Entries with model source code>

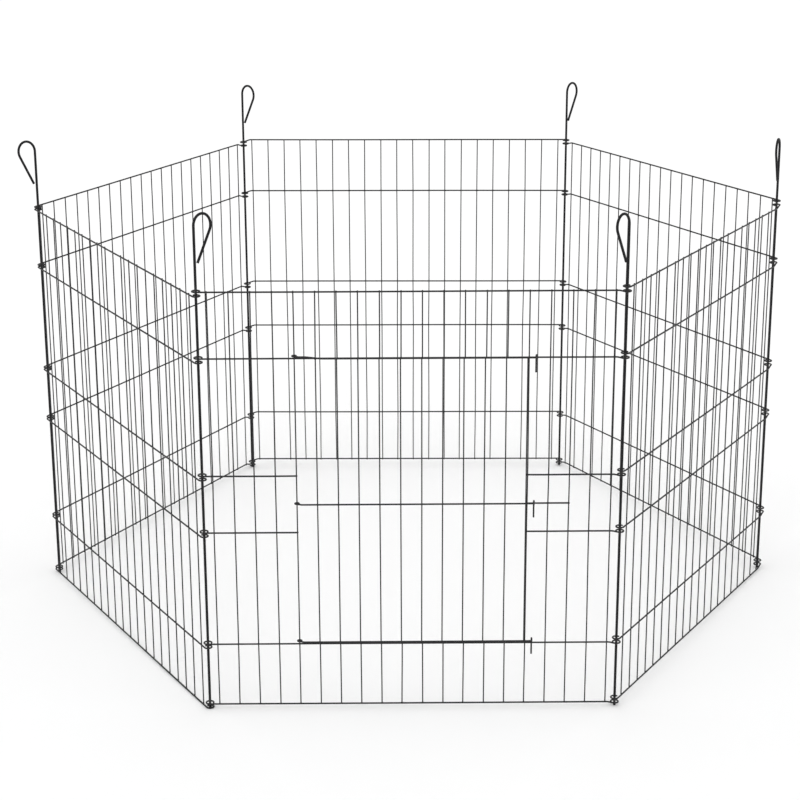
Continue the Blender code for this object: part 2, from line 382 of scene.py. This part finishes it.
def eye(centre_x, radius, z, side):
    """The curled end of a wire that arrives along -Y of the eye, going towards side (+1 or -1)."""
    steps = 26
    points = []
    for step in range(steps + 1):
        angle = EYE_TURN * step / steps
        x = centre_x + side * radius * math.sin(angle)
        points.append(Vector((x, -radius * math.cos(angle), z)))
    return points


def bend_to_eye(straight_x, straight_z, eye_x, eye_z):
    """The bend from a rail's straight part up or down to its eye, walked towards the eye."""
    steps = 7
    points = []
    for step in range(steps):
        share = step / steps
        x = straight_x + (eye_x - straight_x) * share
        points.append(Vector((x, RAIL_Y, straight_z + (eye_z - straight_z) * smooth(share))))
    return points


class PanelGrid:
    """One panel's wires in its own frame: X from its left rod to its right one, +Y into the pen."""

    def __init__(self, name, heights):
        self.name = name
        self.heights = heights
        self.has_door = name == "front_panel"
        self.draw = random.Random(name)
        self.sway = [[self.draw.uniform(-BAR_SWAY, BAR_SWAY) for _ in RAIL_Z]
                     for _ in range(BAR_COUNT + 1)]
        if self.has_door:
            self.sway[HINGE_BAR] = [0.0] * len(RAIL_Z)

    def height_at(self, x):
        """How far the panel's straight rails are above the door panel's."""
        left, right, *_ = self.heights
        return left + (right - left) * x / PANEL_WIDTH

    def left_end(self, z):
        """A rail's left end, from its eye to where the wire is straight."""
        straight_z = z + self.height_at(BEND_START)
        eye_z = z + self.heights[2]
        points = bend_to_eye(BEND_START, straight_z, 0.0, eye_z) + eye(0.0, EYE_RADIUS, eye_z, -1)
        points.reverse()
        return points

    def right_end(self, z):
        """A rail's right end, from the straight wire to its eye."""
        x = PANEL_WIDTH - BEND_START
        eye_z = z + self.heights[3]
        bend = bend_to_eye(x, z + self.height_at(x), PANEL_WIDTH, eye_z)
        return bend + eye(PANEL_WIDTH, EYE_RADIUS, eye_z, 1)

    def straight_run(self, first_x, last_x, z):
        """A rail's straight part, between its ends, with the slight wave of straightened wire."""
        single, double = (self.draw.uniform(-RAIL_SWAY, RAIL_SWAY) for _ in range(2))
        count = max(2, round((last_x - first_x) / BAR_PITCH))
        points = []
        for step in range(1, count):
            share = step / count
            x = first_x + (last_x - first_x) * share
            wave = single * math.sin(math.pi * share) + double * math.sin(2 * math.pi * share)
            points.append(Vector((x, RAIL_Y, z + self.height_at(x) + wave)))
        return points

    def split_rail(self, z):
        """The two parts of a rail that stops at the doorway's sides."""
        left_x = bar_x(HINGE_BAR) + STUB
        right_x = bar_x(LATCH_BAR) - STUB
        left_tip = Vector((left_x, RAIL_Y, z + self.height_at(left_x)))
        right_tip = Vector((right_x, RAIL_Y, z + self.height_at(right_x)))
        left_part = self.left_end(z) + self.straight_run(BEND_START, left_x, z) + [left_tip]
        right_run = self.straight_run(right_x, PANEL_WIDTH - BEND_START, z)
        return [left_part, [right_tip] + right_run + self.right_end(z)]

    def whole_rail(self, z):
        run = self.straight_run(BEND_START, PANEL_WIDTH - BEND_START, z)
        return self.left_end(z) + run + self.right_end(z)

    def rail_paths(self):
        paths = []
        for level, z in enumerate(RAIL_Z):
            if self.has_door and LOWER_RAIL < level < UPPER_RAIL:
                paths += self.split_rail(z)
            else:
                paths.append(self.whole_rail(z))
        return paths

    def bar_place(self, number, z):
        """A bar's middle, where z is a height on the door panel. Its welds are a little off the
        grid."""
        level = sum(z > inner_rail for inner_rail in RAIL_Z[1:-1])
        share = (z - RAIL_Z[level]) / (RAIL_Z[level + 1] - RAIL_Z[level])
        share = smooth(min(1.0, max(0.0, share)))
        offsets = self.sway[number]
        offset = offsets[level] * (1 - share) + offsets[level + 1] * share
        return Vector((bar_x(number) + offset, BAR_Y, z + self.height_at(bar_x(number))))

    def bar_spans(self, number):
        """The runs of rails that a bar's pieces cross, as (lowest, highest)."""
        if self.has_door and HINGE_BAR < number < LATCH_BAR:
            return [(0, LOWER_RAIL), (UPPER_RAIL, len(RAIL_Z) - 1)]
        return [(0, len(RAIL_Z) - 1)]

    def bar_paths(self):
        paths = []
        for number in range(1, BAR_COUNT + 1):
            for lowest, highest in self.bar_spans(number):
                low = RAIL_Z[lowest] - RAIL_RADIUS
                high = RAIL_Z[highest] + RAIL_RADIUS
                steps = max(3, round((high - low) / BAR_SPACING))
                paths.append([self.bar_place(number, low + (high - low) * step / steps)
                              for step in range(steps + 1)])
        return paths

    def weld_places(self):
        places = []
        for number in range(1, BAR_COUNT + 1):
            for lowest, highest in self.bar_spans(number):
                for level in range(lowest, highest + 1):
                    place = self.bar_place(number, RAIL_Z[level])
                    place.y = RAIL_Y + RAIL_RADIUS - WELD_DEPTH / 2
                    places.append((place, self.draw))
        return places

    def mesh(self):
        rails = wires("rails", self.rail_paths(), RAIL_RADIUS, RAIL_ROUNDNESS)
        bars = wires("bars", self.bar_paths(), BAR_RADIUS, BAR_ROUNDNESS)
        return joined(self.name + "_wire", [rails, bars, nuggets("welds", self.weld_places())])


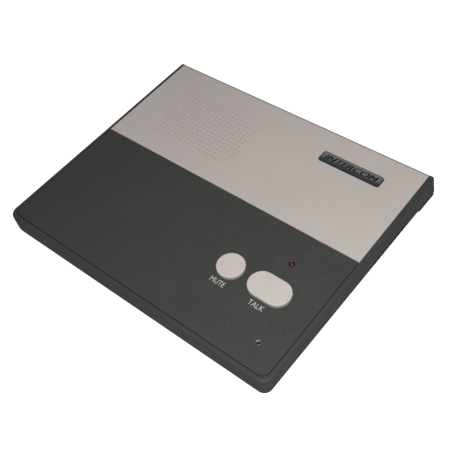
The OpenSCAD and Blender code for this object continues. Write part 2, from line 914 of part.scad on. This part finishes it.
// Knurled thumbwheel with its shaft.
module volume_wheel() {
    knurl = [for (i = [0:wheel_teeth - 1]) for (k = [0:3])
        let (a = 360 * (i + [0, 0.3, 0.5, 0.8][k]) / wheel_teeth,
             r = wheel_r - (k > 1 ? 0.35 : 0))
        r * [cos(a), sin(a)]];
    color("#161617") deck() translate([volume_at[0], volume_at[1], wheel_low]) {
        linear_extrude(wheel_t) polygon(knurl);
        translate([0, 0, -1.6]) cylinder(r = wheel_shaft_r, h = 1.6 + eps);
    }
}

module power_switch_body() {
    color("#b3b6b8") deck() difference() {
        block([power_u - 4.5, 148.4, board_top], [power_u + 4.5, socket_face_v, -3.9]);
        block([power_u - 3.5, 152.2, -7.15], [power_u + 3.5, 156, -4.85]);
    }
}

module power_switch_slider() {
    rest = power_u - power_travel / 2;
    color("#161617") deck() block([rest - 1.4, 152.4, -7], [rest + 1.4, 159.1, -5]);
}

module dc_jack_body() {
    color("#1b1b1d") deck() difference() {
        block([dc_u - 4.5, 141, dc_w - 4.5], [dc_u + 4.5, socket_face_v, dc_w + 4.5]);
        rod_v(dc_u, dc_w, dc_bore_r, 145, 160);
    }
}

module dc_jack_pin() {
    color("#d5d3c8") deck() {
        rod_v(dc_u, dc_w, 1, 145, 152.6);
        translate([dc_u, 152.6, dc_w]) sphere(r = 1, $fn = 32);
    }
}

module line_jack() {
    color("#1b1b1d") deck() difference() {
        union() {
            block([line_u - 3.25, 142, board_top], [line_u + 3.25, socket_face_v, -3.3]);
            rod_v(line_u, line_w, 2.55, socket_face_v - eps, 157.6);
        }
        rod_v(line_u, line_w, line_bore_r, 143, 160);
    }
}

// Spring contact that lies along the side of the line jack.
module line_jack_contact() {
    color("#c9b27a") deck()
        block([line_u + 3.26, 144, board_top + 0.3], [line_u + 3.6, 152, board_top + 3.6]);
}

module housing_screws() {
    color("#8c8f91") deck() for (side = [-1, 1]) for (v = case_screw_v)
        translate([side * case_screw_u, v, case_seat_w]) screw(1.1, 5.4, 2.5, 1.5);
}

// ---------------------------------------------------------------- nodes

upper_housing();
lower_housing();
speaker_panel();
control_panel();
nameplate();
call_button();
privacy_button();
switch_body(call_u);  // call_switch_body
switch_plunger(call_u);  // call_switch_plunger
switch_spring(call_u);  // call_switch_spring
switch_body(privacy_u);  // privacy_switch_body
switch_plunger(privacy_u);  // privacy_switch_plunger
switch_spring(privacy_u);  // privacy_switch_spring
indicator_led();
led_leads();
led_spacer();
microphone_capsule();
microphone_boot();
microphone_leads();
speaker_gasket();
speaker_basket();
speaker_cone();
speaker_dust_cap();
speaker_voice_coil();
speaker_top_plate();
speaker_magnet();
speaker_yoke();
speaker_terminals();
speaker_clamps();
speaker_screws();
speaker_leads();
main_board();
board_screws();
amplifier_chip();
switching_chip();
chip_legs();
electrolytic_capacitors();
film_capacitors();
resistors();
transistors();
transformer_core();
transformer_coil();
wire_headers();
volume_potentiometer();
volume_wheel();
power_switch_body();
power_switch_slider();
dc_jack_body();
dc_jack_pin();
line_jack();
line_jack_contact();
housing_screws();
rubber_feet();
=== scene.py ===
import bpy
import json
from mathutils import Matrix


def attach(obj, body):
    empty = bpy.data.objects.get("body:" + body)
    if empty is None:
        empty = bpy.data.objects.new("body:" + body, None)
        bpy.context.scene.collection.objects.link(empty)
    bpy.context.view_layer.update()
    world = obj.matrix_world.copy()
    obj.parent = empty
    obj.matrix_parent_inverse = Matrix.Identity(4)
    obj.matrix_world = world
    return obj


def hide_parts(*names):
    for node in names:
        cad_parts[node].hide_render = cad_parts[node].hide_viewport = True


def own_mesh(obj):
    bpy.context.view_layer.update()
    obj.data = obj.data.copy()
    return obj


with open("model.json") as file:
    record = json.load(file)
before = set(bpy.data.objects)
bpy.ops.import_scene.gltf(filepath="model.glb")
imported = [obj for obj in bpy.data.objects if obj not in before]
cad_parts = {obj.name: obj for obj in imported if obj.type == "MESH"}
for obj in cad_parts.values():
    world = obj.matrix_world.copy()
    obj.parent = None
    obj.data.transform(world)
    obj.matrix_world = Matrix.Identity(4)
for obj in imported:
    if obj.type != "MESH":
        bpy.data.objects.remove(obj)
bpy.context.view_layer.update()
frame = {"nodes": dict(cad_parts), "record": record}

# The looks of the desk intercom station: camera, light, materials, printed words, nameplate
# lettering, and the springs under the buttons.

import json
import math

import bmesh
import bpy
from mathutils import Matrix, Vector

MM = 0.001
STATION = "station"

# The deck is the sloping top, from the middle of its front edge: right, up the slope, out of it
TILT = math.radians(3.8)
DECK_ORIGIN = Vector((0, -81.365, 14.3)) * MM
DECK = Matrix.Translation(DECK_ORIGIN) @ Matrix.Rotation(TILT, 4, "X")

# Places on the deck, in millimetres
MICROPHONE = (77.8, 14.1)
MUTE_BUTTON = (38.3, 42)
TALK_BUTTON = (63.9, 42)
# Heights of the buttons' side band, which gets painted shade
BUTTON_SHADED_BAND = (1.1, 1.5)
BADGE = (52.8, 135.1)
BADGE_HALF = (20.3, 3.9)
BADGE_TOP = 0.61
PANEL_REAR = 155.3

# The slots low on both side walls, and the walls' outer skin
VENT_FIRST = 96
VENT_PITCH = 4.15
VENT_COUNT = 8
VENT_WIDTH = 2.6
VENT_CEILING = -6
SKIN_HALF = 94.6
SIDE_DRAFT = 0.067
VENT_INNER = 87.5


# ---------------------------------------------------------------- camera, light, floor

scene = bpy.context.scene
scene.view_settings.view_transform = "Standard"

camera_data = bpy.data.cameras.new("camera")
camera_data.sensor_width = 36
camera_data.lens = 59.15
camera_data.shift_y = -0.0008
camera_data.clip_start = 0.01
camera_data.clip_end = 20
camera = bpy.data.objects.new("camera", camera_data)
camera.matrix_world = Matrix((
    (0.77365, -0.43754, 0.45828, 0.20623),
    (0.62966, 0.61155, -0.47909, -0.21622),
    (-0.07064, 0.65921, 0.74863, 0.32660),
    (0, 0, 0, 1)))
scene.collection.objects.link(camera)
scene.camera = camera

world = bpy.data.worlds.new("studio")
world.use_nodes = True
world.node_tree.nodes["Background"].inputs["Color"].default_value = (1, 1, 1, 1)
world.node_tree.nodes["Background"].inputs["Strength"].default_value = 0.215
scene.world = world


def area_light(name, place, aim, size, watts, colour):
    data = bpy.data.lights.new(name, "AREA")
    data.shape = "DISK"
    data.size = size
    data.energy = watts
    data.color = colour
    lamp = bpy.data.objects.new(name, data)
    lamp.location = place
    lamp.rotation_mode = "QUATERNION"
    lamp.rotation_quaternion = (Vector(aim) - Vector(place)).to_track_quat("-Z", "Y")
    scene.collection.objects.link(lamp)


area_light("key", (0.25, -0.23, 0.44), (0.02, -0.01, 0.0), 0.10, 2.12, (1, 0.995, 0.985))

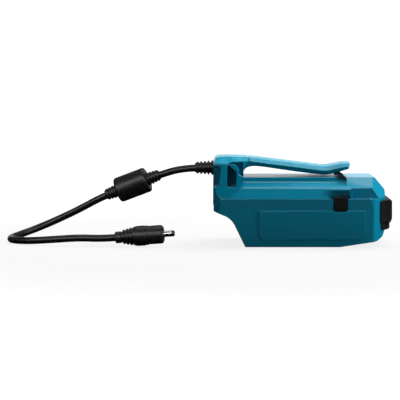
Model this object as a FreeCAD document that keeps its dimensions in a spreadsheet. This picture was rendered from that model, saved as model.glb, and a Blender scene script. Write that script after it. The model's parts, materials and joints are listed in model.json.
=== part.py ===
import FreeCAD, Part
import math
import os
import Sketcher
from types import SimpleNamespace
from FreeCAD import Placement, Rotation, Vector

# A slide-on battery holder: two housing halves, a belt hook, a push button, a covered outlet and a
# lead with a choke and a barrel plug. Millimetres, +Z up. +X points to the closed end with the
# outlet, -X to the lead, -Y to the side with the button. The origin is under the middle of the
# holder, in the plane of the skirt edges it stands on.

doc = FreeCAD.newDocument("BatteryHolder")
sheet = doc.addObject("Spreadsheet::Sheet", "Sizes")


# Sizes: numbers that carry the expression they come from

def text_of(number):
    return number.text if isinstance(number, Size) else repr(number)


def value_of(number):
    return number.value if isinstance(number, Size) else number


class Size:
    """A length with its value and the expression that gives it."""

    def __init__(self, text, value):
        self.text = text
        self.value = value

    def __add__(self, other):
        return Size(f"({self.text} + {text_of(other)})", self.value + value_of(other))

    def __radd__(self, other):
        return Size(f"({text_of(other)} + {self.text})", value_of(other) + self.value)

    def __sub__(self, other):
        return Size(f"({self.text} - {text_of(other)})", self.value - value_of(other))

    def __rsub__(self, other):
        return Size(f"({text_of(other)} - {self.text})", value_of(other) - self.value)

    def __mul__(self, other):
        return Size(f"({self.text} * {text_of(other)})", self.value * value_of(other))

    def __rmul__(self, other):
        return Size(f"({text_of(other)} * {self.text})", value_of(other) * self.value)

    def __truediv__(self, other):
        return Size(f"({self.text} / {text_of(other)})", self.value / value_of(other))

    def __neg__(self):
        return Size(f"(0 - {self.text})", -self.value)


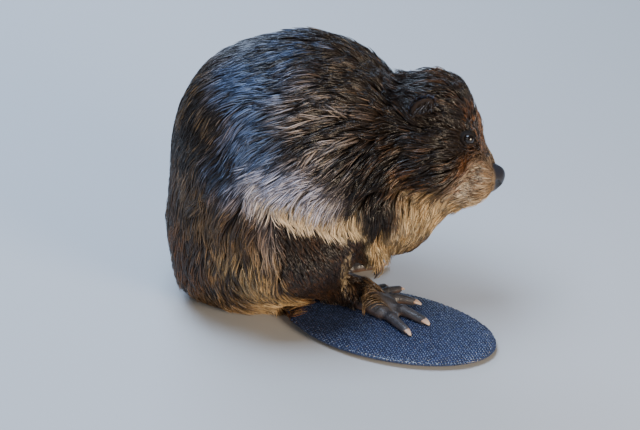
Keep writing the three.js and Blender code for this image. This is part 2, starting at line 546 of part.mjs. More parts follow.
for (const [name, cut] of Object.entries(nodes)) {
  const m = (/claw|eye|nose/.test(name) ? tidy(cut, 0.02) : tidy(cut, FOLD)).getMesh();
  const g = new THREE.BufferGeometry();
  g.setAttribute('position', new THREE.BufferAttribute(new Float32Array(m.vertProperties), 3));
  g.setIndex(new THREE.BufferAttribute(new Uint32Array(m.triVerts), 1));
  g.computeVertexNormals();
  const mesh = new THREE.Mesh(g, materialOf(name));
  mesh.name = name;
  beaver.add(mesh);
}
beaver.position.set(-CENTRE_X, -CENTRE_Y, 0);
export default beaver;
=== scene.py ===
import bpy, math
import numpy as np
from mathutils import Vector, Matrix
from mathutils.kdtree import KDTree

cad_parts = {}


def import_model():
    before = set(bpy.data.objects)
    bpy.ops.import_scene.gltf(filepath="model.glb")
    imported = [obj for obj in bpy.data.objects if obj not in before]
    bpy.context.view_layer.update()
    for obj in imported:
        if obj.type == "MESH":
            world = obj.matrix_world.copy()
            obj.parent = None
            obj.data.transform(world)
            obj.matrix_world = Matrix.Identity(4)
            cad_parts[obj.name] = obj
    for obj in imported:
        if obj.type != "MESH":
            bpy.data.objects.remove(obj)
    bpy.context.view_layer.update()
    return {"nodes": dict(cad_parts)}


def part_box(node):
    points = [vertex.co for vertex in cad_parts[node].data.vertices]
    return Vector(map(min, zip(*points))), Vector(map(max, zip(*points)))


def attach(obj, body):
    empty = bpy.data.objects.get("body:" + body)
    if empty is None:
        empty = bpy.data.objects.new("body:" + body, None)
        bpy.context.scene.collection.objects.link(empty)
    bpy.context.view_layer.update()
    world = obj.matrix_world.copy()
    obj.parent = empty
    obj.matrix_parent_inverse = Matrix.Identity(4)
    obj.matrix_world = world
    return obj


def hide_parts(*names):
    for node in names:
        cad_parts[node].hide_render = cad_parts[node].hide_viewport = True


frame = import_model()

rng = np.random.default_rng(20031)

# ============================================================================ the animal's field
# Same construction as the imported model: ellipsoids and round cones, in millimetres,
# X ahead, Y to the animal's left, Z up. Each has the coat's depth over it, so that the
# skin lies inside the solids by that depth.
OFF = np.array([-42.8, 18.5, 0.0])
MM = 0.001


def world(p):
    return (np.asarray(p, float) + OFF) * MM


def turn(yaw=0, pitch=0, roll=0):
    y, p, r = (math.radians(a) for a in (yaw, pitch, roll))
    Rz = np.array([[math.cos(y), -math.sin(y), 0], [math.sin(y), math.cos(y), 0], [0, 0, 1]])
    Ry = np.array([[math.cos(p), 0, math.sin(p)], [0, 1, 0], [-math.sin(p), 0, math.cos(p)]])
    Rx = np.array([[1, 0, 0], [0, math.cos(r), math.sin(r)], [0, -math.sin(r), math.cos(r)]])
    return Rz @ Ry @ Rx


def unit(v):
    v = np.asarray(v, float)
    return v / np.maximum(np.linalg.norm(v, axis=-1, keepdims=True), 1e-9)


HEAD_AT = np.array([251.0, -40.0, 195.0])
HEAD_R = turn(-12, 33, 10)
HS = 1.05


def hp(f, l, u):
    return HEAD_AT + HEAD_R @ (np.array([f, l, u], float) * HS)


def to_head(p):
    return ((np.asarray(p, float) - HEAD_AT) @ HEAD_R) / HS


PRIMS = []


def ell(group, at, radii, R=None, k=20, coat=0.0):
    PRIMS.append(dict(g=group, t="e", c=np.array(at, float), r=np.array(radii, float),
                      R=np.eye(3) if R is None else R, k=k, i=coat))


def cone(group, a, ra, b, rb, k=12, coat=0.0):
    PRIMS.append(dict(g=group, t="c", a=np.array(a, float), ra=ra, b=np.array(b, float), rb=rb, k=k, i=coat))


def hell(at, radii, R=None, k=20, coat=5.0, group="head"):
    ell(group, hp(*at), np.array(radii, float) * HS, HEAD_R @ (np.eye(3) if R is None else R), k, coat)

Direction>
Look back at the entries above and repeat, unchanged, every line from the line holding "Model this object" through the line holding "from FreeCAD import".

The solution>
Model this object as a FreeCAD document that keeps its dimensions in a spreadsheet. This picture was rendered from that model, saved as model.glb, and a Blender scene script. Write that script after it. The model's parts, materials and joints are listed in model.json.
=== part.py ===
import FreeCAD, Part
import math
import os
import Sketcher
from types import SimpleNamespace
from FreeCAD import Placement, Rotation, Vector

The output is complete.